Though Edna St. Vincent Millay — beloved poet, eloquent lover of music, delinquent schoolgirl, writer of passionate love letters and playfully lewd self-portraits — never explicitly wrote for children, the verses in the wonderful 1951 collection Edna St. Vincent Millay’s Poems Selected for Young People (public library) make a fine addition to this treasure chest of literary gems for budding readers.

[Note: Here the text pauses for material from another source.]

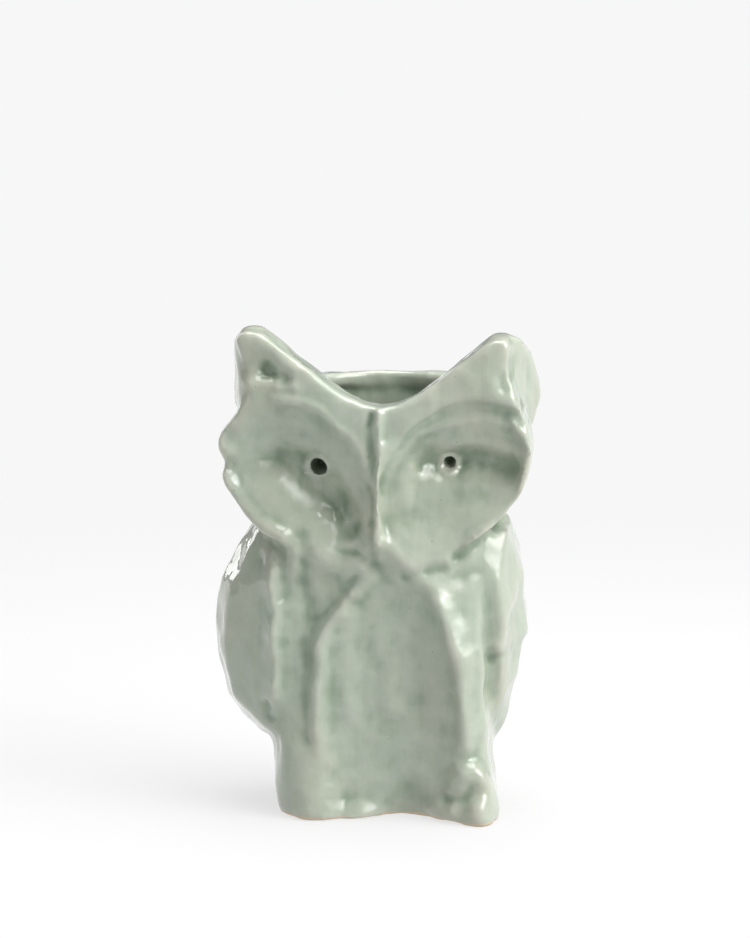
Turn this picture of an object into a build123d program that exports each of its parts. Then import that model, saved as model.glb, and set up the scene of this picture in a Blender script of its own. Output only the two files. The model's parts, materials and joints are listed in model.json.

Featuring tender and enchanted drawings by J. Paget-Fredericks, who illustrated a great deal of Millay’s work over the course of more than twenty years, the poems embrace the Sendakian view that children should be filled with whimsy, but shouldn’t be shielded from the dark. With Millay’s signature blend of sensitivity, irreverence, and poignant exuberance, they open to young readers the full psychoemotional spectrum of the world and, as Rilke memorably put it, let everything happen … beauty and terror.”

GROWN-UP

Was it for this I uttered prayers,
And sobbed and cursed and kicked the stairs,
That now, domestic as a plate,
I should retire at half-past eight?

THE UNEXPLORER

There was a road ran past house
Too lovely to explore.
I asked my mother once — she said
That if you followed where it led
It brought you to the milk-man’s door
(That’s why I have not traveled more.)

TRAVEL

The railroad track is miles away,
And the day is loud with voices speaking,
Yet there isn’t a train goes by all day
But I hear its whistle shrieking.

All night there isn’t a train goes by,
Though the night is still for sleep and dreaming,
But I see its cinders red on the sky,
And hear its engine steaming.

My heart is warm with friends I make,
And better friends I’ll not be knowing;
Yet there isn’t a train I wouldn’t take,
No matter where it’s going.

SORROW

Sorrow like a ceaseless rain
Beats upon my heart.
People twist and scream in pain, –
Dawn will find them still again;
This has neither wax nor wane,
Neither stop nor start.

People dress and go to town;
I sit in my chair.
All my thoughts are slow and brown:
Standing up or sitting down
Little matters, or what gown
Or what shoes I wear.

SOUVENIR

Just a rainy day or two
In a windy tower,
That was all I had of you—
Saving half an hour.

Marred by greeting passing groups
In a cinder walk,
Near some naked blackberry hoops
Dim with purple chalk.
I remember three or four
Things you said in spite,
And an ugly coat you wore,
Plaided black and white.

Just a rainy day or two
And a bitter word.
Why do I remember you
As a singing bird?

EPITAPH

Heap not on this mound
Roses that she loved so well;
Why bewilder her with roses,
That she cannot see or smell?
She is happy where she lies
With the dust upon her eyes.

CITY TREES

The trees along this city street,
Save for the traffic and the trains,
Would make a sound as thin and sweet
As trees in country lanes.

And people standing in their shade
Out of a shower, undoubtedly
Would hear such music as is made
Upon a country tree.

Oh, little leaves that are so dumb
Against the shrieking city air,
I watch you when the wind has come, —
I know what sound is there.

All sixty poems in Edna St. Vincent Millay’s Poems Selected for Young People are an absolute treat. They were taken from Millay’s A Few Figs From Thistles, Second April, Renascence, and The Harp Weaver.